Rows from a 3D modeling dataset
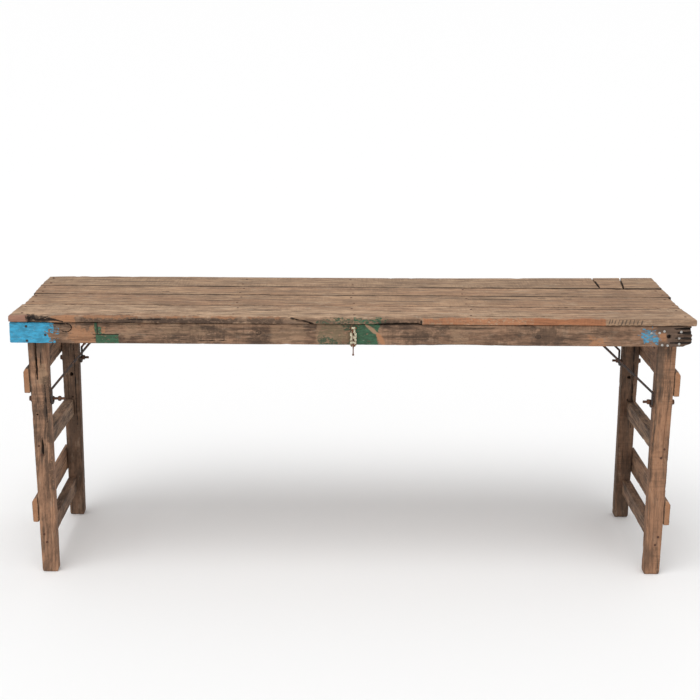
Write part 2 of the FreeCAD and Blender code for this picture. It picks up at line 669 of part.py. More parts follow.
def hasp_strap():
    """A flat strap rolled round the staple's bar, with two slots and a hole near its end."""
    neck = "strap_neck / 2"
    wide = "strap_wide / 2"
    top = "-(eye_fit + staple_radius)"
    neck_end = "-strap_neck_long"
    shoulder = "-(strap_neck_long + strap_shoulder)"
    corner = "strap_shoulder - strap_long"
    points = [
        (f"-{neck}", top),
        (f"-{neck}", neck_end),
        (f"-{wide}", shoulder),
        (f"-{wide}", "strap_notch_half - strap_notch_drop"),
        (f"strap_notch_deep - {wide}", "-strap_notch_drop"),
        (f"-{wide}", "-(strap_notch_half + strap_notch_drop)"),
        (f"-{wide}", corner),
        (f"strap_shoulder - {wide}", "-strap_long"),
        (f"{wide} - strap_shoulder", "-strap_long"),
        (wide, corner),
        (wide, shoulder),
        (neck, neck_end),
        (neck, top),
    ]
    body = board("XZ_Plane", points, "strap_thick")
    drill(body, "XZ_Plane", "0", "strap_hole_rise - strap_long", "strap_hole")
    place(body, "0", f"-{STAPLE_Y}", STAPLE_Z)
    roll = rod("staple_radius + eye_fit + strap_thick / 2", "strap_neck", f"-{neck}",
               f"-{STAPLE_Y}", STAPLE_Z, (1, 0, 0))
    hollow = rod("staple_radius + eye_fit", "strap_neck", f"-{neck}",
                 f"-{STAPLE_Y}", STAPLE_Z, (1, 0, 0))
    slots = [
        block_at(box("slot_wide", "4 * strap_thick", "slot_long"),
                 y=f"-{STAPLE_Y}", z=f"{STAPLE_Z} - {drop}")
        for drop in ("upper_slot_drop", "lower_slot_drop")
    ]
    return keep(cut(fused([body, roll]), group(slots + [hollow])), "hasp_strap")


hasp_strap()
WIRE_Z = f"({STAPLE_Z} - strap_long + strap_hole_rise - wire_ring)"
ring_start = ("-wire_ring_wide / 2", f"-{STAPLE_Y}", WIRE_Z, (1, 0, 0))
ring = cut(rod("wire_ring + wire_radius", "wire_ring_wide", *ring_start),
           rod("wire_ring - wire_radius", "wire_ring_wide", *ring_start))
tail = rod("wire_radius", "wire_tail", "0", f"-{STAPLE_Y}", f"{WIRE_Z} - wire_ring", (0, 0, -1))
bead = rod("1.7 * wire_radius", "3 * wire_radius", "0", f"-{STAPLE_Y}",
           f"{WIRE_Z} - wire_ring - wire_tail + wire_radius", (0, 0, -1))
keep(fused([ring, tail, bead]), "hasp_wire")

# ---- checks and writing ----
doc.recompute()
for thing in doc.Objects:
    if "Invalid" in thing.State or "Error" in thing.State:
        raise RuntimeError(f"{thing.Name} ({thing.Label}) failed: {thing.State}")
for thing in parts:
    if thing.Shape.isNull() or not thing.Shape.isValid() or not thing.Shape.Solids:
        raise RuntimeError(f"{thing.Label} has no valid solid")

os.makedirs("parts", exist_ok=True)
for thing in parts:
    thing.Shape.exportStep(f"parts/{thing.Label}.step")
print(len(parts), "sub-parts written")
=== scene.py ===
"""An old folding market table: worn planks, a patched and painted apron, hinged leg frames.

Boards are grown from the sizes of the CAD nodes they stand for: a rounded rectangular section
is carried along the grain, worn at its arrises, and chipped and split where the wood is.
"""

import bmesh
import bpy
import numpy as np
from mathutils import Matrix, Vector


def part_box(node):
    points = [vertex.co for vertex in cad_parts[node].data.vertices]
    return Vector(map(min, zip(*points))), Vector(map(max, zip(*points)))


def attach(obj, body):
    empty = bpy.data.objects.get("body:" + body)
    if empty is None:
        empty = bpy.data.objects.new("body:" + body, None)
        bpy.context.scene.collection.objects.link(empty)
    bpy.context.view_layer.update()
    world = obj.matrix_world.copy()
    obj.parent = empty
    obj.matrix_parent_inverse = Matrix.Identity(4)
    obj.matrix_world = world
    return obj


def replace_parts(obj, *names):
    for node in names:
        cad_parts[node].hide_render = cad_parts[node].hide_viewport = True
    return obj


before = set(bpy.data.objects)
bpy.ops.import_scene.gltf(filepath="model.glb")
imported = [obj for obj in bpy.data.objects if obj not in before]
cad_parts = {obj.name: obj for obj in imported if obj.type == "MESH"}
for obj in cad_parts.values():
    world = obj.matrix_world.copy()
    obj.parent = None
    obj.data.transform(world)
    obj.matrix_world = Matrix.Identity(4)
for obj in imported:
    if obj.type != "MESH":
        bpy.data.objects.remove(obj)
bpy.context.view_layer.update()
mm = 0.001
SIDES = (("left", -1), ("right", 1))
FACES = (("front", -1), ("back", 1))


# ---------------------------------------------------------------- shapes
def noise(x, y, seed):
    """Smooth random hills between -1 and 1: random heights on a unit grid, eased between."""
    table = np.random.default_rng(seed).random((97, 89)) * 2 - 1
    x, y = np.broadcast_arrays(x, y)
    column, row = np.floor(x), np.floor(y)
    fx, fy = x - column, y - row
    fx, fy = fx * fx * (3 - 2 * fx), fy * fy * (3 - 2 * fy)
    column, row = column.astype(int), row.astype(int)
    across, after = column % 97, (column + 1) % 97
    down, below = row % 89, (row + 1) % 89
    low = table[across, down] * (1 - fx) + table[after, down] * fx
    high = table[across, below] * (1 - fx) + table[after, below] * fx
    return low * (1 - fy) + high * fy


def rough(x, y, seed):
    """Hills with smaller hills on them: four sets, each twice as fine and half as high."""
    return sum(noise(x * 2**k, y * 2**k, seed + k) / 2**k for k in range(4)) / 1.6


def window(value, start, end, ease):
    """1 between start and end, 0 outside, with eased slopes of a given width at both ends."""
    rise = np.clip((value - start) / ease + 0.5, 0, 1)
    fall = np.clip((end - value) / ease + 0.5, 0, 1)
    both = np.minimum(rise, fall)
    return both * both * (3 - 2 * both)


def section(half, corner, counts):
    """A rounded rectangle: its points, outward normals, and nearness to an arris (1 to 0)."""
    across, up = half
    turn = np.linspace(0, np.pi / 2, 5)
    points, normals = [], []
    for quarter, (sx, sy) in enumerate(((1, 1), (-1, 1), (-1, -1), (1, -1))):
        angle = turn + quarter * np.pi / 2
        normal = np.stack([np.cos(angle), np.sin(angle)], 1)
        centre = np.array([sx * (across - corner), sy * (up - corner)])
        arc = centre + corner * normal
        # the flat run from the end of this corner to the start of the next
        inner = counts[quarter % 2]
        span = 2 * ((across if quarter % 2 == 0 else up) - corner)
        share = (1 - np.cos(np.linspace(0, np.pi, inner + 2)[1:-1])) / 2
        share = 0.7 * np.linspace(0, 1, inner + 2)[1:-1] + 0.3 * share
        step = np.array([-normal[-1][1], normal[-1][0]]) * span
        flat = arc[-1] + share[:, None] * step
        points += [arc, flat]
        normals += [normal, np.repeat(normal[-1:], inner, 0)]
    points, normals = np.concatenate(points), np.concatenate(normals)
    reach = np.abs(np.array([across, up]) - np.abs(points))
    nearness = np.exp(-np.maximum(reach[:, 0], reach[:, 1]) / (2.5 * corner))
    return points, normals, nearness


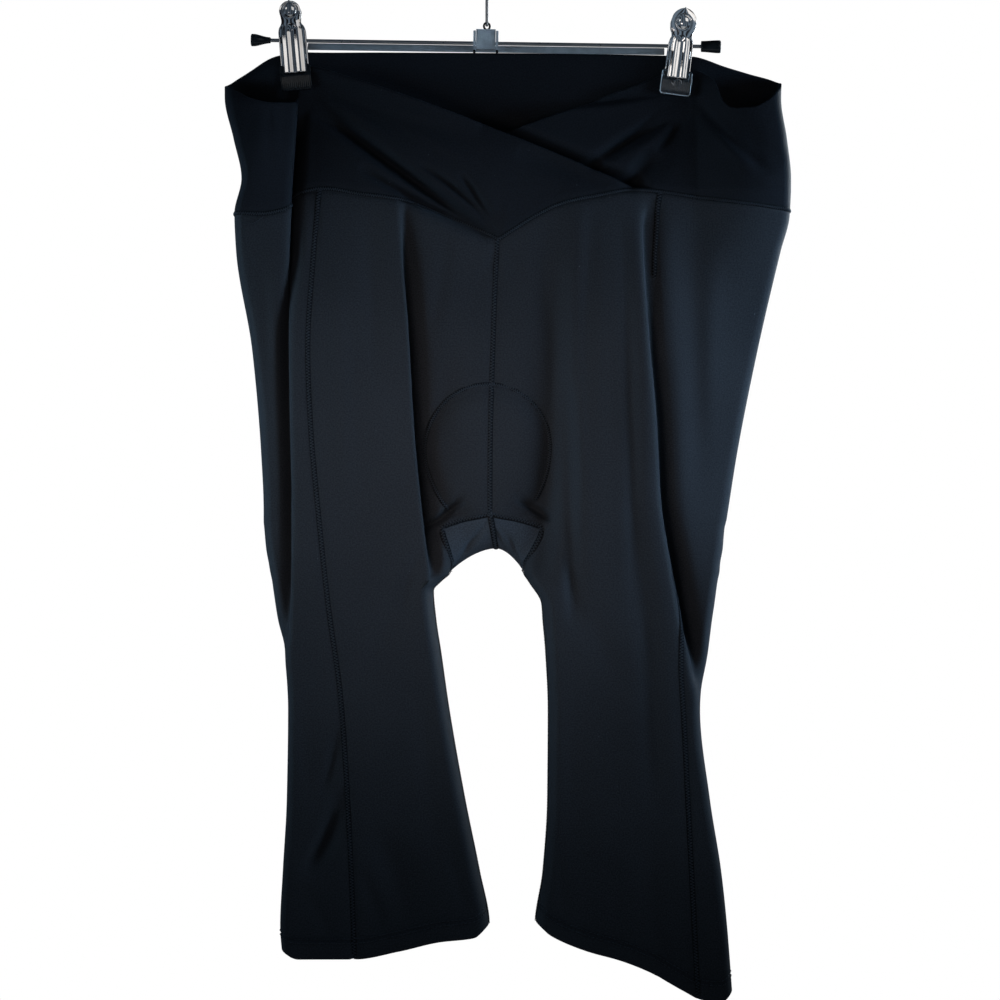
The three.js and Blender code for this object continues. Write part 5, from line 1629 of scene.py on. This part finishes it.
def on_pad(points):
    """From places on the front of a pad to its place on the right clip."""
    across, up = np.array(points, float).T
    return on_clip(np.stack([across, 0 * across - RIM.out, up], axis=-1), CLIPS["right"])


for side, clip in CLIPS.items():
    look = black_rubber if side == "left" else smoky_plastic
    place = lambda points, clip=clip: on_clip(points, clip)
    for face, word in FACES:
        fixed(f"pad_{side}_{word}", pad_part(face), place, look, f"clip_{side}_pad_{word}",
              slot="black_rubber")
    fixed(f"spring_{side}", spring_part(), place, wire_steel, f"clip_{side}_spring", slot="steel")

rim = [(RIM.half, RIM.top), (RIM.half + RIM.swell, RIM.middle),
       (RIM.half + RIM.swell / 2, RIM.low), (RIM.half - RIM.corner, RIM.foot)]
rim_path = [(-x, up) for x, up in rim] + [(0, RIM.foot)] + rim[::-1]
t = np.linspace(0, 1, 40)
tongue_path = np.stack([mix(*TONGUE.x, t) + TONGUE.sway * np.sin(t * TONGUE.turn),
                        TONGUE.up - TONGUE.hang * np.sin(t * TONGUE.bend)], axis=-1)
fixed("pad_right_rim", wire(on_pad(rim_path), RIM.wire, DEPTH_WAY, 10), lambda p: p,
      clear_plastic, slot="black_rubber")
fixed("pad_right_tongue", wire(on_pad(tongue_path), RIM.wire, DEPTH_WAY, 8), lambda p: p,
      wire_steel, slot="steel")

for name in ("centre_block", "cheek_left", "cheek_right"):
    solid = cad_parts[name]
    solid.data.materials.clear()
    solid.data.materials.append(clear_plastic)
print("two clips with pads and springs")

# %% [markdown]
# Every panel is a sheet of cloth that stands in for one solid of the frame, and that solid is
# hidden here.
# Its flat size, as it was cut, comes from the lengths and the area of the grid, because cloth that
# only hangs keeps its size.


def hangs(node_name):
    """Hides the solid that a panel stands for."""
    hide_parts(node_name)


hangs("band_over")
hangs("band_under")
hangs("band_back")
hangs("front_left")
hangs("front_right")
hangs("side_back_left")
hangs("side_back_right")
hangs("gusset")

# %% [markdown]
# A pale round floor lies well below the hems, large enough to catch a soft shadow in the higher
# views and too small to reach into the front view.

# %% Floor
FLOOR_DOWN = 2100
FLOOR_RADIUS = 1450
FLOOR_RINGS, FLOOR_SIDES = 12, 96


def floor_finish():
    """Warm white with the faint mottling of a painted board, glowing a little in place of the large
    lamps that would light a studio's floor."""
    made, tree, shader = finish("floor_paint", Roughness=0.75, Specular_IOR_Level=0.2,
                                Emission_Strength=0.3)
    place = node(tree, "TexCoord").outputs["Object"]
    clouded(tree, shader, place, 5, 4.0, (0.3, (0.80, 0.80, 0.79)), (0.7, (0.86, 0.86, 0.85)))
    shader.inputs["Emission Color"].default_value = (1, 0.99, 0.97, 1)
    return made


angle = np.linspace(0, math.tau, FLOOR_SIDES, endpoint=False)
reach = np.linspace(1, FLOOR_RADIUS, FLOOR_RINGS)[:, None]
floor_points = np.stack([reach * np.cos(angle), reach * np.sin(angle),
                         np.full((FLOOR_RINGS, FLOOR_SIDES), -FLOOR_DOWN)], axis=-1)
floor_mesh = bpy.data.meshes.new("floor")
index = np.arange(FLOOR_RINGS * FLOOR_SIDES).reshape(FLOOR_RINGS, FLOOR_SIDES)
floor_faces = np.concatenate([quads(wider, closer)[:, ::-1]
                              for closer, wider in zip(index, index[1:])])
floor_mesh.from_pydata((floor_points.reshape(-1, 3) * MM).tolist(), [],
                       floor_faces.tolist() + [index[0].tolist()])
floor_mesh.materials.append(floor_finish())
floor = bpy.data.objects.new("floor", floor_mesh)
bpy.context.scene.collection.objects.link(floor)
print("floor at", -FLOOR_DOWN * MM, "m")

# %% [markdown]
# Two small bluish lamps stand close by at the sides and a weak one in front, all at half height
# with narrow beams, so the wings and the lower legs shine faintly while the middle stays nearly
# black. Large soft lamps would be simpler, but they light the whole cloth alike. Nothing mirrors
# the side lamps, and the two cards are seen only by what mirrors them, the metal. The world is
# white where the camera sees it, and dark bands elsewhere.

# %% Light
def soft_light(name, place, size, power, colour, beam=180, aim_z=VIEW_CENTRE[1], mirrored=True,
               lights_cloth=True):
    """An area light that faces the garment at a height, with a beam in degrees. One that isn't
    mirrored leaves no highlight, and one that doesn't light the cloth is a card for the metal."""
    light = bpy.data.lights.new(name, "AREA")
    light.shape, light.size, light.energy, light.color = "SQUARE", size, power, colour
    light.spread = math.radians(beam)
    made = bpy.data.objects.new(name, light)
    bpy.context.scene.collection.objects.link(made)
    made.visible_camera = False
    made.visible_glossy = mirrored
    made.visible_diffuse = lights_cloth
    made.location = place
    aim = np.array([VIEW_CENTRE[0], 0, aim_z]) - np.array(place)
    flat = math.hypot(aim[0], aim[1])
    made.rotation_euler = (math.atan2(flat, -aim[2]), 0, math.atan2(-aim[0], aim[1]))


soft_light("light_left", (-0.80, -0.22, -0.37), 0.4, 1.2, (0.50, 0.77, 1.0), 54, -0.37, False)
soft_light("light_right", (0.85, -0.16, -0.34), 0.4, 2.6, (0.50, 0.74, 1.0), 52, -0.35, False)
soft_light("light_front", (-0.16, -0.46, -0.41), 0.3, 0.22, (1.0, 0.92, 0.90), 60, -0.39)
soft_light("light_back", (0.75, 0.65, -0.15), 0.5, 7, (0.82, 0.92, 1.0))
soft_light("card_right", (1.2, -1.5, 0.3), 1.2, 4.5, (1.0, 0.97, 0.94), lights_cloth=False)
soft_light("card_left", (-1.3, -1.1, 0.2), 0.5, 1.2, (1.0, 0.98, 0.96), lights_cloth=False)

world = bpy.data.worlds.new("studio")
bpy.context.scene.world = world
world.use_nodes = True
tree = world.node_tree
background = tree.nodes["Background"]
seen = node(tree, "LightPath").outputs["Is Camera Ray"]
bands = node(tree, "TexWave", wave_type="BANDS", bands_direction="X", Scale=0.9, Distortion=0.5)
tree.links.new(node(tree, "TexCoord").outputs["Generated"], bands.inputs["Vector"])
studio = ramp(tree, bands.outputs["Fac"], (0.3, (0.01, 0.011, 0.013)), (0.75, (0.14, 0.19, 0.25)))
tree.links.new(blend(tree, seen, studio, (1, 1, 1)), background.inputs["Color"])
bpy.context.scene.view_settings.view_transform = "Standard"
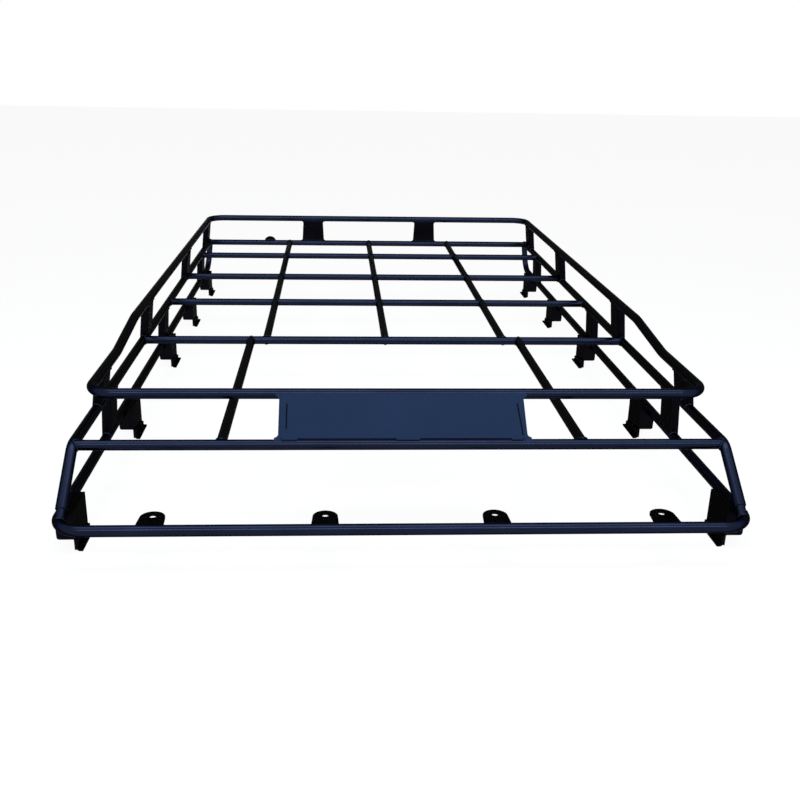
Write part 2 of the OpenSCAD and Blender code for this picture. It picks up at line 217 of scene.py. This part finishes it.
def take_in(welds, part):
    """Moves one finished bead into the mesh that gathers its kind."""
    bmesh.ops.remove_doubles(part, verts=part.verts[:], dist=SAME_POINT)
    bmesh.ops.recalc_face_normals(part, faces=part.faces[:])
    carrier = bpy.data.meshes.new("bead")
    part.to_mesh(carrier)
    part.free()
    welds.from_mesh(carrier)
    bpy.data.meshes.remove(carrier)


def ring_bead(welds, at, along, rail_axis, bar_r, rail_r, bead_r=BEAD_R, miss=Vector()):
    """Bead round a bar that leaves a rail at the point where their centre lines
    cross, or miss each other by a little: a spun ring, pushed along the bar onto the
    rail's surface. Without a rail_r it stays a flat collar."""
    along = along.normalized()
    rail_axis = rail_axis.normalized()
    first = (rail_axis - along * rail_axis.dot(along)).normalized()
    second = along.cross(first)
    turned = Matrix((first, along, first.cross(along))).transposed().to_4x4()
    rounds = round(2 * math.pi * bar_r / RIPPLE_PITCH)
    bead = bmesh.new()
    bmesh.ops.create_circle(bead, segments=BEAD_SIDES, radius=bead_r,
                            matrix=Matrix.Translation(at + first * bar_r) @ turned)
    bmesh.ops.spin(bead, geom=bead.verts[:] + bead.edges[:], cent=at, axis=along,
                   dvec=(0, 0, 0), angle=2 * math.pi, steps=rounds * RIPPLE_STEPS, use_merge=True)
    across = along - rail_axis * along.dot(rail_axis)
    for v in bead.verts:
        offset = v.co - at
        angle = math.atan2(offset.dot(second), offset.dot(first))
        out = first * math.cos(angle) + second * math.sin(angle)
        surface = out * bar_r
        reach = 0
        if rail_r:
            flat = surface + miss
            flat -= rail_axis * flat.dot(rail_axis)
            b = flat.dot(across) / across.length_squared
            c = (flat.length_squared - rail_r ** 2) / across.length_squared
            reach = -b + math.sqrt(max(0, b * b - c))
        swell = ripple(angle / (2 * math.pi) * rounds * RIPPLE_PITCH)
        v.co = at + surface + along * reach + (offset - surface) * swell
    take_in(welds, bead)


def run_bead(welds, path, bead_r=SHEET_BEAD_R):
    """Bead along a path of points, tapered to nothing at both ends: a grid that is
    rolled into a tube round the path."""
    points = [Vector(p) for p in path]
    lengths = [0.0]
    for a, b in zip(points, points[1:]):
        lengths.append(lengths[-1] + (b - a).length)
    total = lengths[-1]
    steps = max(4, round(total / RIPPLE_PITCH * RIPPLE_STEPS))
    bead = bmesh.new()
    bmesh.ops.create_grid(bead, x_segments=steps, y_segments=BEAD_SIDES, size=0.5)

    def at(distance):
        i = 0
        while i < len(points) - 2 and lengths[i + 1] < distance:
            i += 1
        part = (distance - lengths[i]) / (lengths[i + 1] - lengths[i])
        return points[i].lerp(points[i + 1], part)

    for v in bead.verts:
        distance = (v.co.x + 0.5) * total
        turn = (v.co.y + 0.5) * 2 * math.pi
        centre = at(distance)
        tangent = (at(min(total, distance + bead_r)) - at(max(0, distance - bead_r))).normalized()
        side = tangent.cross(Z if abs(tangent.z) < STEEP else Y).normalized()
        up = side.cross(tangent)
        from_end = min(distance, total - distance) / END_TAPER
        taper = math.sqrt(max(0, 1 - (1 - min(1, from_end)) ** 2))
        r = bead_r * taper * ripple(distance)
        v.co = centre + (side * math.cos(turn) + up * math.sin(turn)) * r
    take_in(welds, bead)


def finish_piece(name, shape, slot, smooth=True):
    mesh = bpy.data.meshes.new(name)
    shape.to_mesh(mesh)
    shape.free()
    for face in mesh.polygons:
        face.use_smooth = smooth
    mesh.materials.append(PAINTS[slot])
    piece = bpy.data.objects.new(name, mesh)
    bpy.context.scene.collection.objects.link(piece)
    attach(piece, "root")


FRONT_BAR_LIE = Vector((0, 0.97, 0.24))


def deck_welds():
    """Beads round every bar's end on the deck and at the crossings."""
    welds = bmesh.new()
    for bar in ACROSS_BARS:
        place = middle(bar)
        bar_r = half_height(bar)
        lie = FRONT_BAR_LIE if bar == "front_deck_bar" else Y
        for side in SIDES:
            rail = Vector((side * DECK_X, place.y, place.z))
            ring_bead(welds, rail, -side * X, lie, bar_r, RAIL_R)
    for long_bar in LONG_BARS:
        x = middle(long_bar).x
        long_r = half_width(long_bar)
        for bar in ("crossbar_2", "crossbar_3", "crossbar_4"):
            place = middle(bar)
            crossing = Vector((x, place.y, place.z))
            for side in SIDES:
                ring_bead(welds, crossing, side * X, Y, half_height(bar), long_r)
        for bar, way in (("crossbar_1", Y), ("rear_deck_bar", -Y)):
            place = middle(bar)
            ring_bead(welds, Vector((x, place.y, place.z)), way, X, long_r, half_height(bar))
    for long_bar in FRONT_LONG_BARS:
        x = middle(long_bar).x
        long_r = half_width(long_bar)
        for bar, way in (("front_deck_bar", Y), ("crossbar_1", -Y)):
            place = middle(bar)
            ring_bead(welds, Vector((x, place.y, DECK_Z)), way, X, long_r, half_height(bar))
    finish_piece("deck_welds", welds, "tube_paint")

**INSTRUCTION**
Give again, word for word, every line of the listing above from the one with "# ---- checks" to the one with "bpy.context.scene.collection.objects.link(empty)", both inclusive, and nothing beyond them.

**ANSWER TO THE PROBLEM**
# ---- checks and writing ----
doc.recompute()
for thing in doc.Objects:
    if "Invalid" in thing.State or "Error" in thing.State:
        raise RuntimeError(f"{thing.Name} ({thing.Label}) failed: {thing.State}")
for thing in parts:
    if thing.Shape.isNull() or not thing.Shape.isValid() or not thing.Shape.Solids:
        raise RuntimeError(f"{thing.Label} has no valid solid")

os.makedirs("parts", exist_ok=True)
for thing in parts:
    thing.Shape.exportStep(f"parts/{thing.Label}.step")
print(len(parts), "sub-parts written")
=== scene.py ===
"""An old folding market table: worn planks, a patched and painted apron, hinged leg frames.

Boards are grown from the sizes of the CAD nodes they stand for: a rounded rectangular section
is carried along the grain, worn at its arrises, and chipped and split where the wood is.
"""

import bmesh
import bpy
import numpy as np
from mathutils import Matrix, Vector


def part_box(node):
    points = [vertex.co for vertex in cad_parts[node].data.vertices]
    return Vector(map(min, zip(*points))), Vector(map(max, zip(*points)))


def attach(obj, body):
    empty = bpy.data.objects.get("body:" + body)
    if empty is None:
        empty = bpy.data.objects.new("body:" + body, None)
        bpy.context.scene.collection.objects.link(empty)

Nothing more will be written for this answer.